Pregame/Roster/Running the damn thing
- For the love of god, steal from Necromunda, have an Arbitrator for the campaign.
- Note for that person: Be ready to be your very own FAQ. Have any prior rulings accessible for your players. Google sheets, docs, Discord and even facebook groups own for this kind of thing.
- Don’t be afraid to step in and give players a boost. If someone has lost 10 games on the trot, then unless they have Greg levels of patience, they probably could use a bit of a hand.
- Ditch Power Level and use Points
- Start with 1,000 point rosters, 500 point games, and have each requisition increase nabbing 100 points for your roster.
- Have a general plan for your army, make sure you can actually build a 500pts roster. In fact, start with that 500pts block, then add units. Learn from my mistakes people.
- Codexes are going to have Crusade content built in from day one. This means players could get rather blindsided on their release. As the books release, we recommend offering players a ‘respec’ when their book comes out. This could be a flat do over or re-spending req/level ups in a restricted manner or just simply sitting down with the campaign arbitrator and figuring something out.
Before and During The Game
- Have a rough idea when the Crusade is going to move upwards in pts.
- That said, be flexible.
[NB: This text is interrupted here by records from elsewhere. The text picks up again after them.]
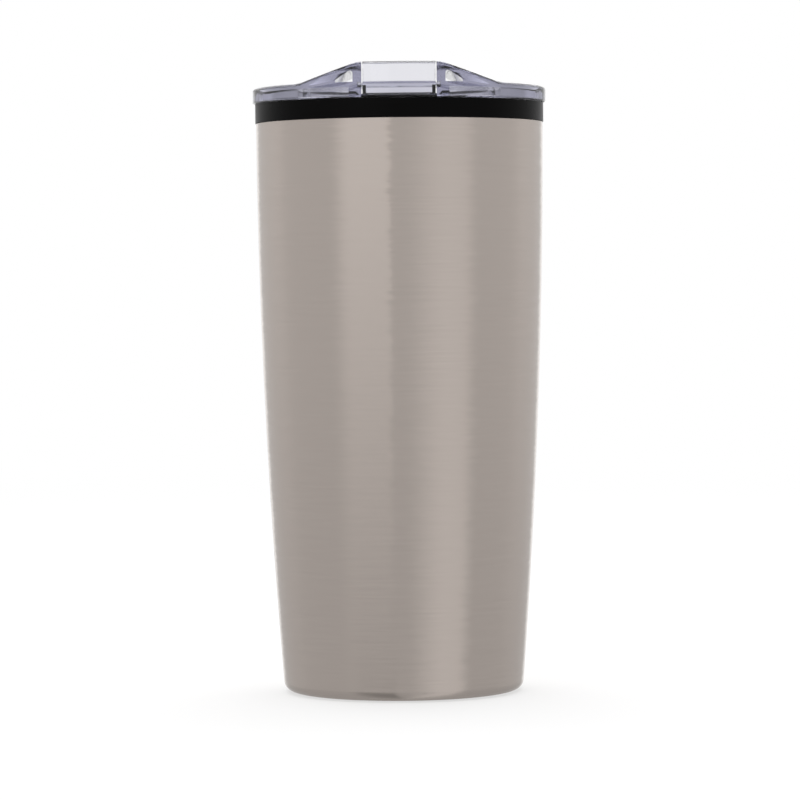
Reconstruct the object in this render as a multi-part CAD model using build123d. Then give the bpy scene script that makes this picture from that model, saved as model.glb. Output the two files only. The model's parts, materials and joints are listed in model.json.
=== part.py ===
from build123d import *
import os

# Insulated travel tumbler. A brushed steel outer shell stands round a black plastic liner with an
# air gap between them, and a clear lid presses into the liner's mouth. A clear slider runs in a
# channel across the raised drinking side of the lid and covers the drinking opening.
#
# Millimetres. +Z is up, -Y is the drinking side, and the origin is the centre of the underside.

# Heights of the stack, from the ground up
FOOT_Z = 0.4                    # the steel foot stands just clear of the ground, on the pad
SHELL_TOP_Z = 172.7
COLLAR_TOP_Z = 178.5
RIM_TOP_Z = 183.1
HUMP_TOP_Z = 188.95

# Outer shell: a drawn tube whose side is one long arc, rolled in at the foot
SHELL_TOP_R = 43.5
SIDE_ARC_R = 2250.0
SIDE_ARC_Z = 181.0              # the height at which the side arc would run vertical
SHELL_WALL = 0.5
FOOT_CORNER_R = 3.0
FOOT_OPENING_R = 31.0
LIP_ROUND = 0.24

# Base cover, which closes the foot, and the pad under it
COVER_FLANGE_R = 33.0
COVER_BOSS_R = 30.8
COVER_BOTTOM_Z = 0.6
COVER_TOP_Z = 2.6
PAD_R = 27.0
PAD_TOP_Z = 1.3
PAD_GAP = 0.2
PAD_EDGE = 0.3
PAD_GROOVES = (9.0, 15.0, 21.0)
PAD_GROOVE_WIDTH = 1.0
PAD_GROOVE_DEPTH = 0.35

# Liner: the inner cup, with the collar that shows between shell and lid
BORE_R = 38.3
BORE_BOTTOM_Z = 166.0
LINER_WALL = 1.7
LINER_FLOOR_R = 29.8            # inside, where the side would meet the floor
LINER_FLOOR_Z = 8.2
LINER_FLOOR_THICK = 2.2
LINER_CORNER_R = 6.0
LINER_BULGE = 1.2               # how far the side arc stands out from a straight taper
FOOT_RING_R = 22.0
FOOT_RING_WALL = 2.0
COLLAR_R = 43.7
COLLAR_THICK = 2.3
COLLAR_ROUND = 0.2
SPIGOT_R = 42.8                 # the skirt that locates the liner inside the shell
SPIGOT_WALL = 1.35
SPIGOT_BOTTOM_Z = 166.5
SEAL_BOTTOM_Z = 168.4
SEAL_HEIGHT = 2.2
SEAL_DEPTH = 0.7
SEAL_GAP = 0.1

# Lid: solid flange, plug, thin floor, and the deck sunk behind the raised drinking side
LID_R = 44.4
LID_EDGE_ROUND = 1.0            # along the rim, and over the front of the raised side
LID_FLOOR_THICK = 1.0
FLANGE_ROUND = 0.6              # under the rim
FLANGE_INNER_R = 31.0           # solid from here out
DECK_THICK = 1.7
DECK_TOP_Z = 177.8
DECK_CORNER_R = 4.0
PLUG_R = 36.4
PLUG_WALL = 1.7
PLUG_BOTTOM_Z = 167.6
PLUG_RIB_R = 37.3
PLUG_RIB_HEIGHT = 1.2
VENT_Y = 25.0
VENT_R = 1.1

# Gasket round the plug
GASKET_BOTTOM_Z = 169.2
GASKET_HEIGHT = 5.8
GASKET_BAND = 1.0
GASKET_LIP_R = 38.2
GASKET_LIP_Z = (170.2, 173.1)
GASKET_LIP_RISE = 0.8
GASKET_LIP_THICK = 0.5

# Raised drinking side of the lid: solid, with the channel, and a pocket each side open at the back
HUMP_BACK_Y = 2.6
HUMP_BACK_ROUND = 1.5
HUMP_TOP_HALF = 12.4
HUMP_FOOT_HALF = 29.8           # where the side slopes reach the rim's level
HUMP_SHOULDER_ROUND = 14.0
HUMP_FOOT_ROUND = 10.0
POCKET_HALF = (13.4, 18.4)      # the pockets' inner side and foot
POCKET_Z = (187.1, 183.8)       # height of the pockets' roof at those two places
POCKET_WALL = 2.0
POCKET_ROUND = 0.8

# Channel for the slider, sunk to the drinking opening, with an undercut along each side
CHANNEL_HALF = 11.0
CHANNEL_FLOOR_Z = 179.2
CHANNEL_WALL = 1.5              # outside the undercuts
UNDERCUT_Z = 182.0
UNDERCUT_DEPTH = 0.8
UNDERCUT_HEIGHT = 1.1
UNDERCUT_Y = (-38.0, 0.0)
DRINK_Y = -30.0
DRINK_WIDTH = 14.5
DRINK_LENGTH = 6.0

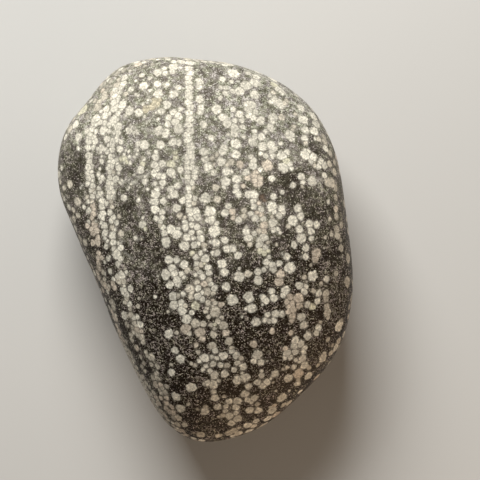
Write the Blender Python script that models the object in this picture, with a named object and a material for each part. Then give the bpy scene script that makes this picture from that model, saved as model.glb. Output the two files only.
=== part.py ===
"""A water-worn pebble of snowflake obsidian, lying on its flatter side.

The stone is one solid. Its outline is the one seen from above, with +X to the right and +Y away
from the viewer. It rests on a small worn flat at z = 0, and the origin is the middle of its base.
"""

import math

import bmesh
import bpy
import numpy as np
from mathutils import Vector

MM = 0.001

# The outline from above, anticlockwise from the right: points on its widest line, in mm
OUTLINE_MM = (
    (18.0, 1.2), (17.5, 5.4), (16.9, 9.5), (15.9, 13.1), (14.0, 16.8), (11.0, 19.7),
    (7.6, 21.7), (3.1, 23.2), (-1.2, 23.7), (-4.4, 24.0), (-7.6, 23.7), (-10.0, 23.1),
    (-11.6, 22.1), (-13.1, 20.6), (-14.9, 18.1), (-16.8, 15.9), (-18.0, 13.2), (-18.4, 10.2),
    (-18.1, 7.0), (-16.9, 3.8), (-14.9, -0.9), (-12.9, -5.5), (-10.9, -10.6), (-8.6, -15.4),
    (-6.4, -19.5), (-3.9, -22.5), (-0.8, -24.1), (3.5, -23.7), (7.8, -21.8), (12.0, -18.1),
    (15.4, -14.4), (17.4, -10.8), (18.3, -6.6), (18.4, -2.8),
)

# Heights above the base: the widest line, and the crown
WAIST_MM = 9.0
CROWN_MM = 19.0
# How deep the underside would reach if the base were not worn flat
UNDERSIDE_DEPTH_MM = 9.35

# How full the shoulders are on the right, far, left and near sides: 2 is an ellipse, and more is boxier
TOP_FULLNESS = (2.7, 2.6, 2.5, 2.5)
UNDER_FULLNESS = (2.7, 2.75, 2.8, 2.65)

# The crown stands a little to the right of the outline's middle
CROWN_SHIFT_MM = (1.3, 0.8)

# Broad flats worn on the stone: the direction that each faces, as azimuth and elevation in degrees,
# the depth worn away, and how softly it runs into the rest, both in mm
WORN_FLATS = (
    (186.0, 58.0, 1.5, 0.5),
    (134.0, 50.0, 0.7, 0.6),
    (-78.0, 52.0, 0.9, 0.9),
    (62.0, 62.0, 0.7, 0.8),
    (-20.0, 56.0, 0.5, 0.8),
    (-150.0, -54.0, 1.1, 0.9),
    (35.0, -48.0, 1.5, 0.9),
    (105.0, -58.0, 1.0, 0.8),
)

SPHERE_LEVELS = 5
SPLINE_STEPS = 24


def closed_spline(points, steps):
    """Points along a smooth closed curve through the given points."""
    count = len(points)
    curve = []
    for i in range(count):
        before, start, end, after = (Vector(points[(i + k) % count]) for k in (-1, 0, 1, 2))
        for step in range(steps):
            t = step / steps
            curve.append(
                start
                + 0.5 * t * (end - before)
                + t * t * (before - 2.5 * start + 2 * end - 0.5 * after)
                + t**3 * (1.5 * (start - end) + 0.5 * (after - before))
            )
    return curve


def edge_distances():
    """Angles and distances from the middle to the outline, in radians and mm, sorted by angle."""
    curve = closed_spline(OUTLINE_MM, SPLINE_STEPS)
    angles = np.array([math.atan2(p.y, p.x) for p in curve])
    distances = np.array([p.length for p in curve])
    order = np.argsort(angles)
    return angles[order], distances[order]


def by_side(values, angle):
    """A value between those of the right, far, left and near sides, blended round the stone."""
    right, far, left, near = values
    across, along = math.cos(angle), math.sin(angle)
    sideways = right if across > 0 else left
    lengthways = far if along > 0 else near
    return sideways * across**2 + lengthways * along**2


def unworn_points(directions):
    """The rounded body in mm from its middle, at a sphere's vertices, before the flats are worn on it."""
    edge = edge_distances()
    points = []
    for direction in directions:
        angle = math.atan2(direction.y, direction.x)
        outwards = math.hypot(direction.x, direction.y)
        upper = direction.z > 0
        fullness = by_side(TOP_FULLNESS if upper else UNDER_FULLNESS, angle)
        spread = outwards ** (2 / fullness) * np.interp(angle, *edge, period=2 * math.pi)
        rise = abs(direction.z) ** (2 / fullness)
        height = rise * (CROWN_MM - WAIST_MM) if upper else -rise * UNDERSIDE_DEPTH_MM
        lean = rise**2 if upper else 0.0
        points.append((
            spread * math.cos(angle) + lean * CROWN_SHIFT_MM[0],
            spread * math.sin(angle) + lean * CROWN_SHIFT_MM[1],
            height,
        ))
    return np.array(points)


def wear_flats(points):
    """The points, each ground back to every flat that it stands past."""
    supports = []
    for azimuth_deg, elevation_deg, depth, softness in WORN_FLATS:
        azimuth, elevation = math.radians(azimuth_deg), math.radians(elevation_deg)
        level = math.cos(elevation)
        facing = np.array((
            level * math.cos(azimuth), level * math.sin(azimuth), math.sin(elevation)
        ))
        supports.append((facing, (points @ facing).max() - depth, softness))
    for facing, distance, softness in supports:
        past = points @ facing - distance
        ground = softness * np.log1p(np.exp(past / softness))
        points = points - ground[:, None] * facing
    return points


def make_stone():
    shape = bmesh.new()
    bmesh.ops.create_icosphere(shape, subdivisions=SPHERE_LEVELS, radius=1.0)
    directions = [vertex.co.normalized() for vertex in shape.verts]
    points = wear_flats(unworn_points(directions))
    points[:, 2] = np.maximum(points[:, 2] + WAIST_MM, 0.0)
    middle = (points.min(axis=0) + points.max(axis=0)) / 2
    points[:, :2] -= middle[:2]
    for vertex, point in zip(shape.verts, points):
        vertex.co = Vector(point) * MM
    mesh = bpy.data.meshes.new("stone")
    shape.to_mesh(mesh)
    shape.free()
    mesh.shade_smooth()
    stone = bpy.data.objects.new("stone", mesh)
    bpy.context.scene.collection.objects.link(stone)
    return stone


def obsidian():
    """Dark volcanic glass with its polish worn off to a fine matt."""
    material = bpy.data.materials.new("obsidian")
    material.use_nodes = True
    shader = material.node_tree.nodes["Principled BSDF"]
    shader.inputs["Base Color"].default_value = (0.09, 0.088, 0.08, 1.0)
    shader.inputs["Roughness"].default_value = 0.55
    shader.inputs["Metallic"].default_value = 0.0
    return material


def main():
    for obj in list(bpy.data.objects):
        bpy.data.objects.remove(obj)
    stone = make_stone()
    stone.data.materials.append(obsidian())


main()
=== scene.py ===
"""Looks of a water-worn snowflake obsidian pebble, in a plain soft studio.

The stone's fine surface, the pale mineral spots that grew in rows in its dark glass, and the
floor, light and camera. Sizes are in millimetres until they reach a mesh, which is in metres.
"""

import math
import random
from functools import partialmethod, reduce

import bmesh
import bpy
import numpy as np
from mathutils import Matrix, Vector, kdtree, noise
from mathutils.bvhtree import BVHTree


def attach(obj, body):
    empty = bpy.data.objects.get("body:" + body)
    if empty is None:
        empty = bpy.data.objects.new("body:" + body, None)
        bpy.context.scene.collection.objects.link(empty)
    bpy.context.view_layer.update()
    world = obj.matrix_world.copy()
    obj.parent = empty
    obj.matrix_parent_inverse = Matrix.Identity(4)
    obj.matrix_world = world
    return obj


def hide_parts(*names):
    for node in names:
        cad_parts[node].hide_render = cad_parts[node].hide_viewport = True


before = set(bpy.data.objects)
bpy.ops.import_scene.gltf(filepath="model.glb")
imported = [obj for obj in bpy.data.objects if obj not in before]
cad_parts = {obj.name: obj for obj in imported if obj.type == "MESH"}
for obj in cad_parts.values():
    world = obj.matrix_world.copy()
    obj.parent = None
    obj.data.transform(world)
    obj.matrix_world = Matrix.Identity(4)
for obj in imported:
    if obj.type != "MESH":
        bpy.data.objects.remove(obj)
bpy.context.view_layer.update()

MM = 0.001
WAIST_MM = 9.0

# The camera looks straight down. The image, 480 pixels wide, spans 60 mm at the stone's widest line
IMAGE_PX = 480
IMAGE_MM = 60.0
MM_PER_PX = IMAGE_MM / IMAGE_PX
CAMERA_HEIGHT_MM = 250.0
VIEW_CENTRE_MM = (4.375, 1.25)

# The stone's fine surface
WELD_MM = 0.0005
SUBDIVISIONS = 2
VOXEL_MM = 0.245
SMOOTH_ROUNDS = 25
# Each round's share of the way towards the neighbours, and back
SMOOTH_STEPS = (0.6, -0.615)
# Wavelength and height in mm
UNDULATION = ((5.5, 0.07), (1.7, 0.022))
PIT_SEED = 11
PIT_COUNT = 170
PIT_RADIUS_MM = (0.35, 0.8)
PIT_DEPTH_MM = (0.02, 0.07)
# A knock's dimple: its place in pixels, and its radius and depth in mm
DIMPLE_PX = (263, 199)
DIMPLE_MM = (0.75, 0.16)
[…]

Have two players that have thrown a bunch of Req into their rosters and want to do a 1250pts game while the campaign is ‘officially’ at 750pts? Sure. Go hog wild on that. Hell you can even make it a mini event. The greatest thing about this ruleset is that it can do stuff like that super easily. It’s matched play with all the narrative progression stuff you love from Mordheim, Necromunda, Blood Bowl etc.
- Have a way to track what happens in game. Even if you are just marking on your roster or taking a quick note on your phone.
- Friends don’t let friends spam one of the game types to farm relics. Keep it random or come up with something cool or make the Arbitrator do some legwork.
- With the rules as written (RAW), you can pick your upgrades. This can be dangerous. If you trust your group enough, go for it but Beanith’s idea to pick a table, roll two dice to generate two choices works super well.
- That said, if people nab something in game, like in The Relic mission, let ’em have it. Make that win worth it.